The Post seemed to chide one UN official who said population growth was a problem but “he shied from the next step, saying instead that forcing people to stop having children would be a simplistic answer.” The Post seems to think that using force to sterilize people, or some similar coercive measure, is the “next step.” I can think of people who have supported such policies, but I’m not sure the editors at the Dominion Post want to be in that hall of infamy.

The Post warns that “the pressure from an ever-expanding population on a world that is finite cannot be ignored forever.” This summation shows their lack of factual content. The world’s population is not “ever-expanding” even by the UN’s own projections. They fully anticipate the world’s population to go into steep decline within the lifetime of many of the people alive today.

I have just looked at the UN’s projections.

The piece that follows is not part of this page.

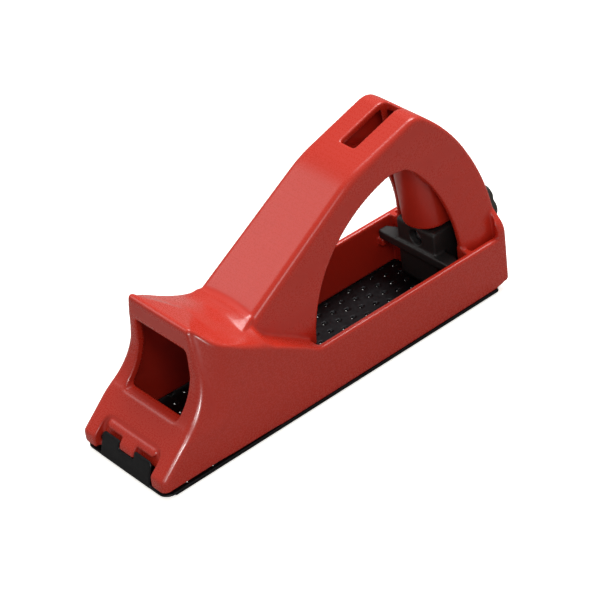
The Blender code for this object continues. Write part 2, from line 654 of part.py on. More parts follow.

Their projection, using their medium variants, maxes the world out with 9.19 billion people in 2050, not the 9.4 billion the Post mentions. The problem is that UN has a history of overestimating and then later reducing their figures to match what actually happened. Even their medium projections have a history of being too high. Their low projections, which I think are more realistic, show the world’s population maxing out at 7.87 billion in 2040 and then declining.

In the next few years Russia is expected to see population decline by up to 50 percent. Europe faces a decline of 25 percent, on a whole. Japan expects to loose 16 million people, Italy will lose 15 million, Spain 8 million, Germany 12.4 million, Netherlands 6 million. Nations like New Zealand, who have built a pension/welfare system based on the premise of more people paying in than collecting will face the dilemma of more and more people collecting benefits while fewer are paying in. Unfortunately as long as publications like the Post push the bogus crisis of overpopulation politicians find it easy to ignore the crisis of declining population that will impact the welfare states in the near future.

For our regular readers: This is our 1,000th post.